Statistical Discrepancy: Try as they will, the GDP accountants never manage to make
the GDP by expenditure tally coincide perfectly with GDP by income, and hence they
include a small balancing item in one or both accounts to ensure equality between the two
Analyzing GDP Data
GDP statistics can be useful for many different applications. Keep in mind the various
drawbacks of GDP that we identified on pages 25-29 of Economics for Everyone: GDP
does not consider the value of non-monetary work and output, including caring labour in
the home; it doesn’t put a value on the natural environment, leisure time, or the quality of
life; and aggregate GDP statistics say nothing about how the output of the economy is
distributed across different groups in society. Nevertheless, GDP data provides an
important and informative snapshot into the behaviour and performance of the overall
economy. Here are a few applications:
Measuring or Comparing Growth: The rate of expansion of real GDP is usually
interpreted as the most important measure of economic growth. A recession occurs when
real GDP shrinks (usually, for at least two quarters in a row). A recovery is said to begin
when real GDP starts growing again.
Measuring or Comparing Prosperity: The level of GDP per capita is often interpreted
as an indicator of overall average “prosperity” (either over time, or across countries).
This application must be conducted with particular care, taking note of the weaknesses of
the GDP concept noted above. (For example, an economy which values leisure time
more than material consumption will be seen, in this approach, to be “less prosperous” –
but that is only because leisure time is not considered in aggregate GDP statistics).
Measuring or Comparing Distribution: Changes in the relative shares of different
groups in total income in an economy over time, can provide a useful indicator of
changes in their relative political and economic power. These comparisons can also be
made across countries (although differences in the methodology utilized by various
statistical agencies make cross-national comparisons of factor shares a bit tricky).
The Composition of Output: An economy that spends more on investment and less on
consumption will generally be interpreted as engaging in a more dynamic, aggressive
form of economic development. An economy with a larger government sector is usually
one in which citizens enjoy a greater degree of social security and equality. Many
countries produce GDP data disaggregated into industrial or sectoral sub-categories; this
can also provide valuable insight into the changing composition of an economy (for
example, the changing balances between agriculture, manufacturing, and services).
Concepts Related to GDP:
GDP is the most important aggregate variable attained from national accounts data, but
there are other important concepts that can also be measured and analyzed. Here are a
Gross National Product (GNP): GDP measures the total value of output produced for
money within a given economy. It is the best measure of the level of activity in any
particular economy. GNP is a slightly different, but closely related, concept: it measures
the total value of output that is “owned” by the residents of a particular nation. To go
from GDP to GNP, we must first deduct from GDP a proportional value reflecting the
ownership over a certain share of domestic output by non-residents of our home
economy. The most important adjustment here is to deduct the share of corporate profits
and investment income that accrues to people who don’t live here. Then, by the same
token, we have to add in the proportional value of goods and services that are produced in
other countries, but owned by residents of our home country.

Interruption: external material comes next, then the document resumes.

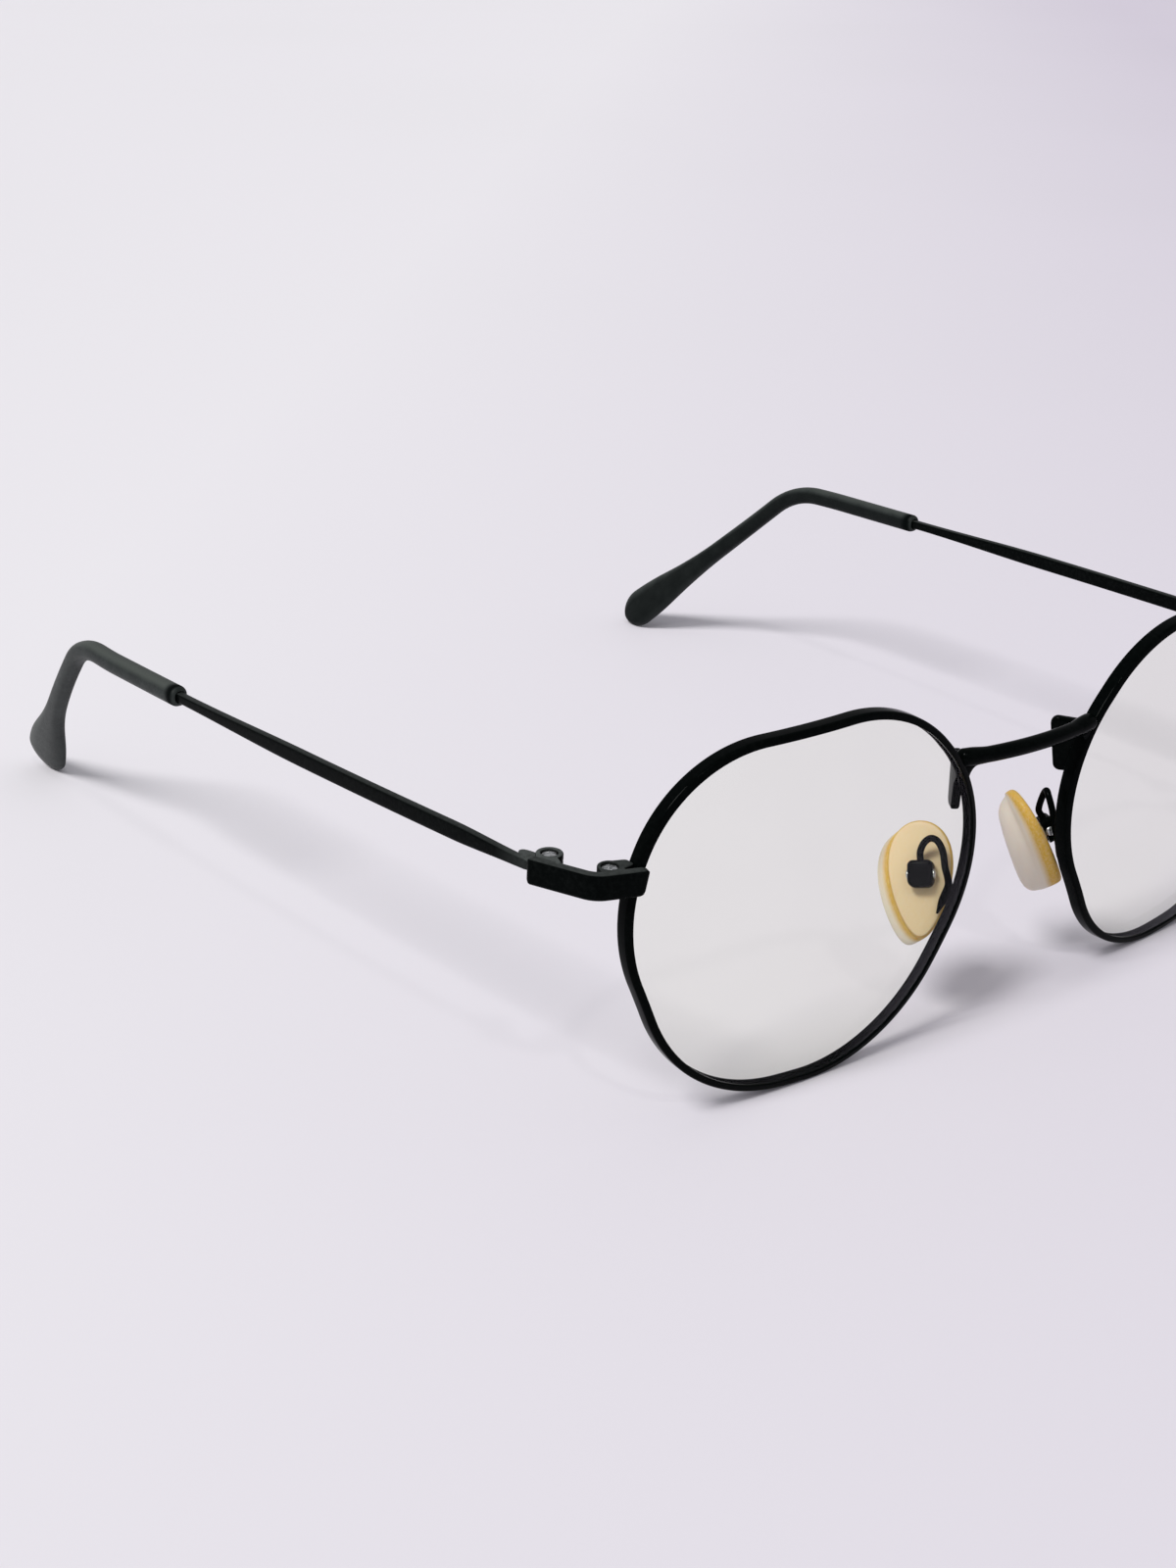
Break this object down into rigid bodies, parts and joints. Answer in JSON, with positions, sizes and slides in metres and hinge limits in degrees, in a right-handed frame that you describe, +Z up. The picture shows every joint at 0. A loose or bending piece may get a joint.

The most important
adjustment here is the profits and investment income accruing to residents of our country
from their foreign investments (both foreign direct investment, and financial investments)
in other countries. For a country which is a net creditor in foreign investment (that is, its
residents own more investments abroad, than the value of incoming foreign investments
in the home country), GNP is slightly greater than GDP. The opposite is true for
countries which are net debtors in foreign investment.
Net Domestic Product: Recall that one component of GDP by income is an allowance
for the depreciation of existing capital assets. In one sense, that value can be interpreted
as a “cost of production.” If the goal of production is the output of final goods and
services, then it might make sense to deduct the amount of output which has to be set
aside merely to replace the wear and tear of existing capital (ie “tools”). Net domestic
product, therefore, equals GDP minus the cost of depreciation. It’s important to
remember, however, that the money “set aside” for depreciation actually establishes a
fund not to replace that specific equipment – but to buy newer, more advanced
machinery, which always embodies qualitative improvements. In that regard, I believe
that it is gross investment (and hence gross domestic product, not net domestic product)
which provides the more relevant indicator of total investment and the total value of
Personal Income: Most individuals receive most of their income from their employment
effort (wages, salaries, and employee benefits). However, other forms of income are also
received by households. Government transfer payments provide an important
supplement to income for many. Some households receive investment income (although
for the vast majority of households, this income is small relative to other income
sources). The income from unincorporated businesses and farms also enters household
spending accounts. Total personal income represents the sum of all these forms of
household income; it indicates the total spending power available to households in the
economy. Personal disposable income then represents the income left over after personal
income taxes are paid to government.
Total Return to Capital: The overall income earned by workers in an economy is
approximated by the total value of labour income (although remember that “labour”
income also includes the salaries received by top executives). It’s harder to measure the
total income earned by the owners of capital. Some of that income, obviously, is
represented by the level of corporate profits. But there are other ways in which the
owners of capital also receive a share of the pie produced each year in the economy.
Depreciation is a payment to capital, as well: it is received by the owners of capital
(mostly companies), but deducted from corporate revenues in the calculation of profits
(since it represents the wear and tear on existing capital assets). Investment income
represents a payment to capital, as well, in which the individuals who own financial
assets capture a share of total profits. Finally, some of the income received by
unincorporated small businesses and farms also represents a payment to their invested
capital (although most of that income reflects their own, hard work).